I don’t know how the percentage of full pay applicants admitted compares to the percentage of recruited athletes admitted, or first generation college students admitted, or Native Americans admitted, but I can report that roughly fifty percent of enrolled students are students of color, and at the same time, the percentage of “legacy” students admitted is easily twice that of non-legacy students.

To be fair, children of graduates of this institution are likely to have been advantaged in a number of ways.  The statistic that is NEVER published, however, has to do with the relationship between what are known as “impact donors” and preferred admission.  The most prestigious colleges and universities are prestigious because they have trotted out highly successful and financially advantaged graduates for generations.  Without regard to a huge gift given in expectation of special consideration in admission, alumni have tossed fortunes into the coffers of a privileged few institutions of highest repute.

How much dough do these colleges have in the kitty?

Harvard – thirty-six BILLION dollars in endowment funds, Yale – twentyseven BILLION, Stanford – twenty-four BILLION, Princeton – twenty-three BILLION.  There’s a big drop-off after these megaliths as MIT, Penn, Michigan, and Northwestern are only in the teens.

Even by those standards a relatively modest endowment, such as Duke’s – seven billion, or Notre Dame’s – nine billion, is still sitting relatively pretty when it comes to day-to-day expenses.  I’m no expert at donating millions, but the rule of thumb I heard back in my college admissions days was that, in order for an otherwise less than equally qualified candidate to rise above the ordinary preference of a legacy application, we had to be talking “New Building Donor”.  That’s a lot of donation; by comparison, “ordinary” largesse seems mildly affordable, to some I’m sure.  Yale is remarkably up front about the endowment gifting procedure, allowing prospective donors to size up their gift before selling stock.

For example, currently donors may support financial aid for students in Yale College or the Graduate School of Arts and Sciences by creating an endowed fund with a minimum gift of $100,000. A named visiting professorship in the Faculty of Arts and Sciences or athletic coach’s position may be endowed with a gift of $1,500,000, an existing professorship with a gift of $3,000,000, or an incremental professorship, dean’s, or director’s position with a gift of $6,000,000.

Pretty heady stuff, this endowing a coach’s salary with a gift of a million five, but still waaaaay short of New Building impact.  I’ve had two New Building applicants in my forty years of counseling, each of which was admitted to programs ordinarily ignoring candidates with their academic profile.  In each case, some notably more prepared students were not admitted; they got it.  One later transferred and sent me an email with a picture of a new building named after her former classmate’s father.

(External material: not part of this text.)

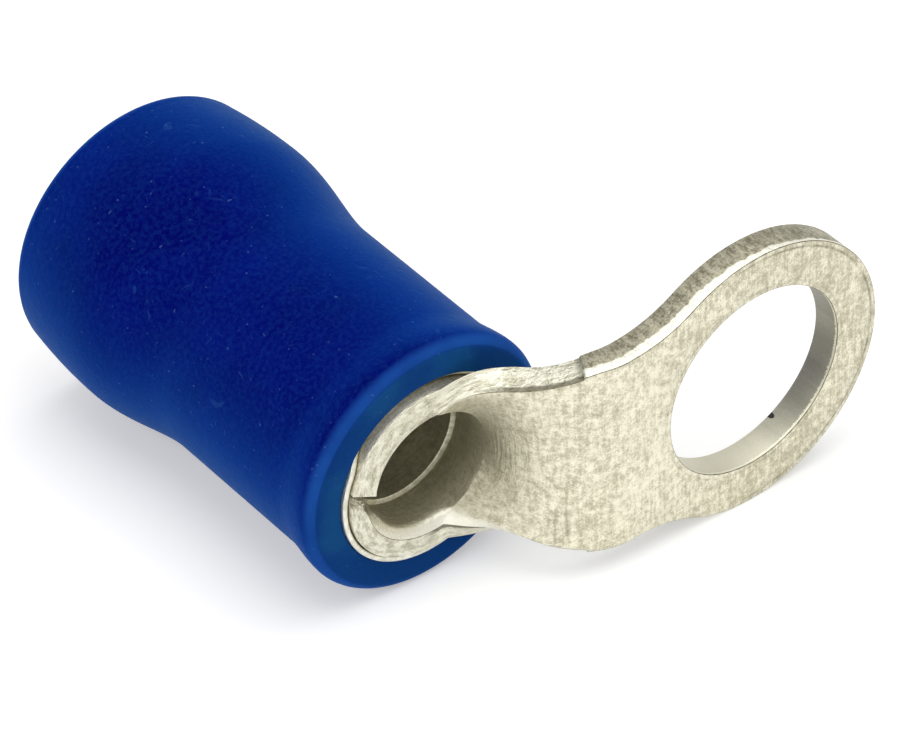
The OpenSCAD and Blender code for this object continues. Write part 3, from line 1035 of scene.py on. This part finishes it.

So, nothing really new as rich get richer and continue to find advantage on almost every playing field.

Honest conversation about college admission has to begin with the bottom line:  It isn’t about the applicant; it’s about what the college needs.  Snappy New England college profiled above takes care of alumni, brings about twenty percent of the class in as recruited athletes, wants very much to bring diversity to a rural campus, has to keep the male/female balance close to 50/50, and guarantees a stable admissions season by taking roughly forty percent of applicants by Early Decision.

Oh, and a new building or two is always welcome.

So, take some comfort, achingly hopeful junior or senior – Four years from now, you’ll be living the life that has come to you, happily spending your last weeks in your dormitory, no matter whose name is on the building.